A phased rollout is usually more effective than a big-bang deployment. Start with a limited set of entities that represent common invoice patterns, then expand to more complex subsidiaries with local tax or legacy ERP constraints. During each phase, measure touchless rate, approval cycle time, exception volume, duplicate prevention, and integration failure rates. These metrics reveal whether the automation is truly improving operational efficiency or simply moving manual work to a different queue.
Executive sponsors should also require architecture decisions that support future acquisitions and divestitures. New entities should be onboarded through configuration and reusable integration templates, not custom development. This is where middleware, canonical invoice data models, and policy-driven routing deliver long-term value beyond the initial AP automation business case.

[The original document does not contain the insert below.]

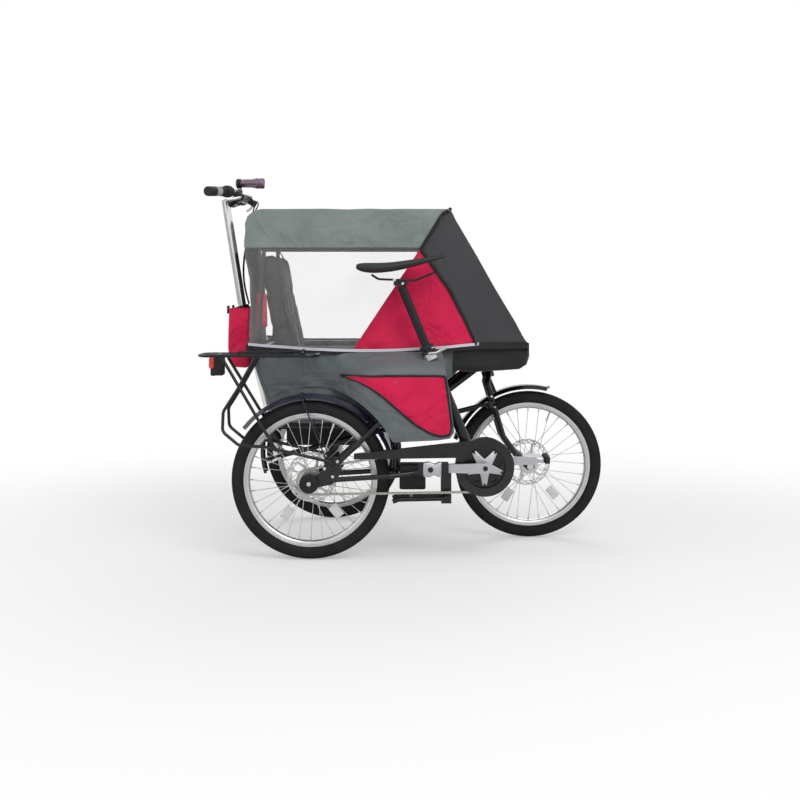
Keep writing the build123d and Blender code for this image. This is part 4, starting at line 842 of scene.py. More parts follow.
# %% Canopy creases
def pipe_x(z):
    """X of the dark piping at a height."""
    places = [PIPE_LOW, PIPE_MIDDLE, PIPE_BEND, PIPE_TOP, (HOOP_X, ROOF_Z)]
    if z <= places[0][1]:
        return places[0][0]
    for (x0, z0), (x1, z1) in zip(places, places[1:]):
        if z <= z1:
            return x0 + (x1 - x0) * (z - z0) / (z1 - z0)
    return HOOP_X


def quarter_x(z):
    """X of the slanting seam between window and red quarter at a height."""
    share = (z - QUARTER_LOW[1]) / (PIPE_BEND[1] - QUARTER_LOW[1])
    return QUARTER_LOW[0] + (PIPE_BEND[0] - QUARTER_LOW[0]) * share


def canopy_push(co):
    """How far the canopy's cloth stands off its plain form."""
    x, y, z = co
    seam = min(line_distance(x, z, a, b) for a, b in SEAMS)
    hold = fade(seam, 0.045) * fade(z - RIM_Z, 0.035)
    if z > ROOF_Z - 0.03:
        over = (y - CABIN_Y) / 0.24
        span = math.sin(math.pi * max(0.0, min(1.0, (x + 0.478) / 0.60)))
        return -0.009 * span * max(0.0, 1 - over * over) + 0.0022 * crease(x, y, 1.45, 3, 14, 2.0) * span
    if x > pipe_x(z):
        return hold * (0.0030 * crease(x, z, -1.05, 3.0, 16.0, 5.0) - 0.003)
    if z > EAVES_Z:
        slant = crease(x, z, 2.45, 2.2, 17.0, 9.0)
        return fade(seam, 0.03) * fade(ROOF_Z - 0.02 - z, 0.05) * (0.011 * slant + 0.003 * crease(x, z, 1.2, 4, 40, 3.0))
    if x > quarter_x(z):
        return hold * (0.009 * crease(x, z, 0.9, 2.5, 17.0, 13.0) - 0.004)
    return hold * (0.007 * crease(x, z, 0.35, 2.2, 12.0, 21.0) - 0.003)


drape(canopy, canopy_push)


# %% [markdown]
# The panels are now taken from the one sheet, so that their edges meet exactly.

# %% Canopy panels
def panel(source, name, wanted, wall):
    """The faces of a sheet that pass the test, as a panel with its own thickness."""
    made = copy_of(source, name)
    drop_faces(made, lambda c, n: not wanted(c))
    thicken(made, wall)
    smooth_shade(made, 50)
    return made


def is_net(c):
    return c.x > pipe_x(c.z)


def is_roof(c):
    return not is_net(c) and c.z > EAVES_Z


def is_quarter(c):
    return not is_net(c) and not is_roof(c) and c.x > quarter_x(c.z)


def is_back(c):
    return not is_roof(c) and c.x < REAR_X + 0.01 and abs(c.y - CABIN_Y) < 0.235


def is_window(c):
    return not (is_net(c) or is_roof(c) or is_quarter(c) or is_back(c))


roof_sheet = panel(canopy, "roof_sheet", is_roof, 0.0012)
finish_piece(roof_sheet, roof_cloth, "chassis", "grey_cloth", "canopy_roof")
window_film = panel(canopy, "window_film", is_window, 0.0006)
finish_piece(window_film, clear_film, "chassis", "clear_film", "windows")
red_quarters = panel(canopy, "red_quarters", is_quarter, 0.0012)
finish_piece(red_quarters, red_cloth, "chassis", "red_cloth", "quarter_panels")
nose_net = panel(canopy, "nose_net", is_net, 0.0010)
finish_piece(nose_net, mesh_cloth, "chassis", "mesh_cloth", "canopy_mesh")
back_sheet = panel(canopy, "back_sheet", is_back, 0.0012)
finish_piece(back_sheet, black_cloth, "chassis", "black_cloth", "canopy_back")
print("canopy sheets", [len(p.data.polygons) for p in (roof_sheet, window_film, red_quarters, nose_net, back_sheet)])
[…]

Executive priorities for improving multi-entity approval efficiency
For CFOs, CIOs, and shared services leaders, the strategic question is not whether invoice approvals can be automated. It is whether the automation model can support enterprise growth, compliance, and system change. The most effective programs reduce approval latency while improving control evidence, standardizing process data, and creating a reusable integration foundation for broader finance transformation.
Organizations should prioritize a workflow architecture that combines AI-assisted document handling, rules-based approval governance, API-led ERP integration, and analytics for operational management. This combination enables faster approvals, stronger visibility into liabilities, and lower dependency on manual AP coordination. In a multi-entity environment, those outcomes directly improve working capital management, close readiness, and finance service quality.
Finance invoice workflow automation for multi-entity approval efficiency is therefore not just an AP productivity initiative. It is a control and integration capability that supports cloud ERP modernization, shared services scalability, and enterprise-wide process standardization.